Most people want to feel safe and accepted by others. It is a common human condition of being in the world. From your past experiences of being criticised, judged, or bullied, for example, this can impede your emotional vulnerability with others.
Emotional intimacy may include knowing your partner shows up emotionally, not just physically or sexually. Also, being able to be honest and open, especially about boundaries, the past, fears, and sexual desires and wants, including non‐sexual affection, and emotional sharing.
Balancing autonomy and closeness, for example, brings its own challenges. For example, some men want to have the freedom and space to be independent, have sexual hook-ups with other men as a transactional experience. While other men desire closeness and connection, seeking recognition and validation that one’s emotional reality matters. In couples, those types of emotional differences can be a common ground for jealousy, feelings of rejection, hurt and misunderstanding.
Sex and Intimacy
The illusion of comparing sex to being emotionally intimate is only part of the equation. Connecting with your partner intimately is an experience that occurs on many levels. Intimacy requires trust and vulnerability.
Sex can be physically fantastically satisfying; however, to bring intimacy into the time you share with someone seems so contradictory. It requires bringing oneself wholly to the other, connecting with your emotional centre, and allowing yourself to be seen.

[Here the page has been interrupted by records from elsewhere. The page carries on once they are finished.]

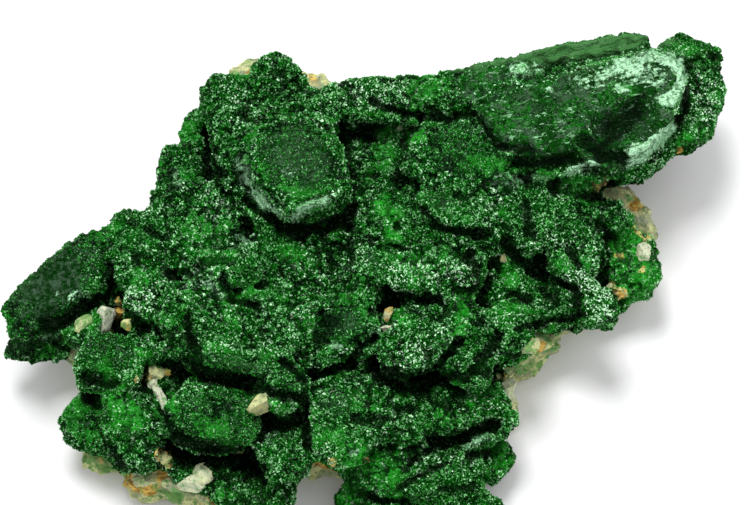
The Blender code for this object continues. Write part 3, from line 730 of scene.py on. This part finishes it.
colour = (smooth_here * pale_streaks * 0.9).mix(colour, GREEN_PALE)
mint_specks = place.clouds(0.6 * MM, 3, 0.75, (0.6, 1.1, 1), turn=0.3).ramp(0.63, 0.70)
colour = (smooth_here * mint_specks).mix(colour, GREEN_MINT)
colour = (olive_here + 0.7 * (streaks - 0.5)).ramp(0.35, 0.75).mix(colour, GREEN_OLIVE)
colour = (olive_here * (0.5 * streaks + 0.5 * flecks).ramp(0.48, 0.60) * 0.5).mix(colour, GREEN_SHEEN)
deep_stripes = place.clouds(1.6 * MM, 4, 0.7, (0.3, 1.2, 1), turn=-0.3).ramp(0.52, 0.64)
colour = (olive_here * deep_stripes * 0.6).mix(colour, GREEN_DEEP)
# Painted shade: where little light is painted, the blade colour is darkened towards deep green and grey.
painted_shade = 1 - place.value("light").ramp(0.0, 0.5)
colour = (painted_shade * 0.85).mix(colour, mottle.ramp(0.45, 0.62).mix(GREEN_DEEP, GREEN_GREY))
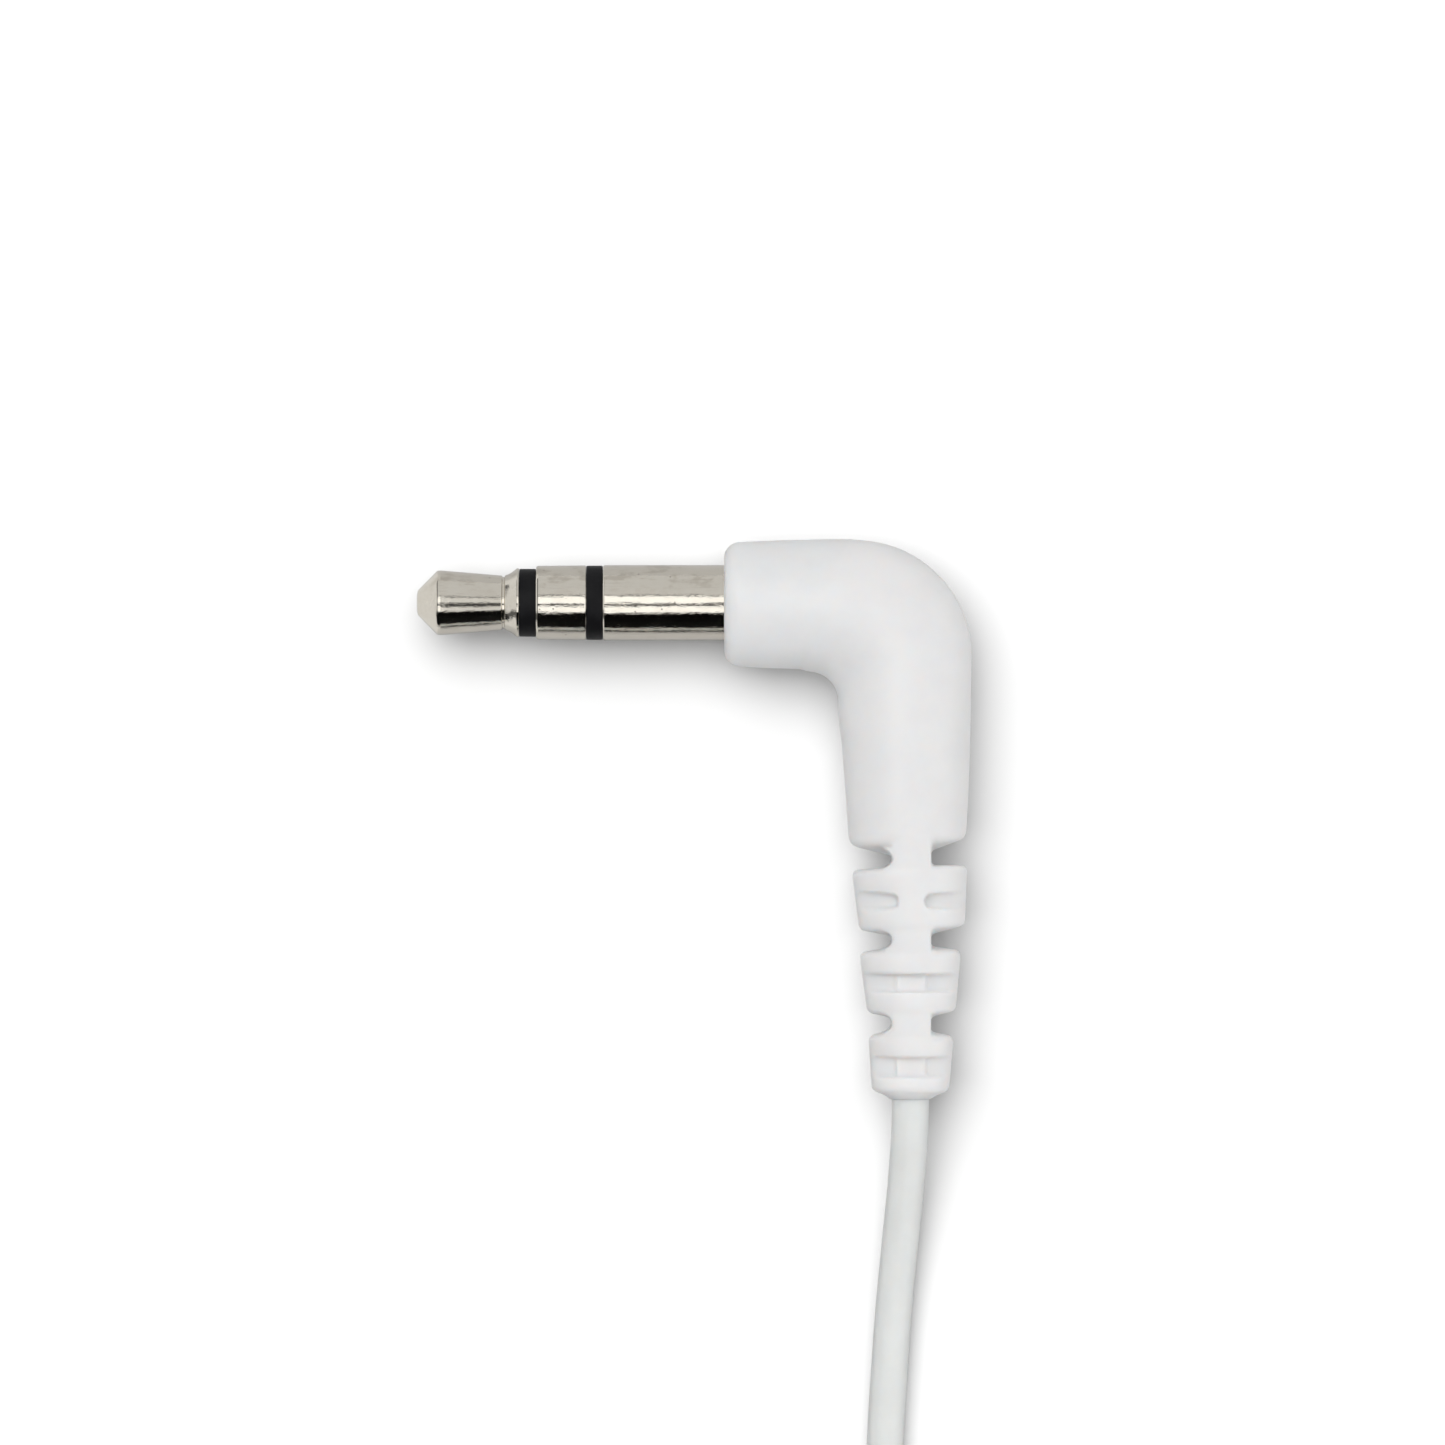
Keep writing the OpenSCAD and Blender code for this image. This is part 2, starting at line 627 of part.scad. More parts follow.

John Paul Sartre writes of this in his construct of the gaze of the other, where he writes that “hell is other people”. We are confronted and challenged to know ourselves through the gaze of the other and how the other sees and experiences us while being acutely aware that we are not always who we think we are.
Emotional intimacy requires risk-taking by stepping into shared dialogue where you might feel vulnerable. It’s about being seen by the other. Gay men are particularly good at hiding behind a mask, taking on a role, and becoming an archetype to hide their vulnerability.
Emotional Differences in Relationships
Where differences are evident in your relationship around emotional intimacy, consider a check-up based on some of the basics:
- Do you communicate explicitly about emotional needs: What does “intimacy” mean to each partner? How much non-sexual affection is there in your relationship? Does one partner crave emotional intimacy more than the other? How much verbal affirmation do each of you offer, or does it seem more one-sided? What about space and alone time? Does naming your need for emotional intimacy reduce the connection, lead to misinterpretation, or add to the confusion?
- What rituals and small acts of connection are there in your relationship? Even simple things, such as daily check-ins, non-sexual touch, and shared routines, can help anchor emotional closeness.
- Mind the stress factor: Stress affects all relationship experiences. I don’t know of one yet that is stress-free. Whether it’s financial, work, social, or discrimination-related stress, it can contribute to and erode the desire and capacity for intimacy. Develop ways to support one another beyond any external pressures and remain mindful of staying connected.
- Flexibility & negotiation: Because needs and desires differ (and often change over time), it helps for partners to renegotiate what works as the relationship evolves. Including paying attention to your closeness, openness, and emotional disclosure.
Gay, Bi, and Queer men’s emotional intimacy is not monolithic. There is no single “right way”. Instead, research consistently highlights the richness and complexity of what intimacy entails, its requirements, and its meaning.
Emotional intimacy matters, both in terms of psychological well-being and relationship satisfaction. By becoming aware of one’s history, naming needs, doing the work to feel safer being vulnerable, and supporting one another, Gay, Bi and Queer men can build relationships where emotional intimacy isn’t just a desire, but a lived reality.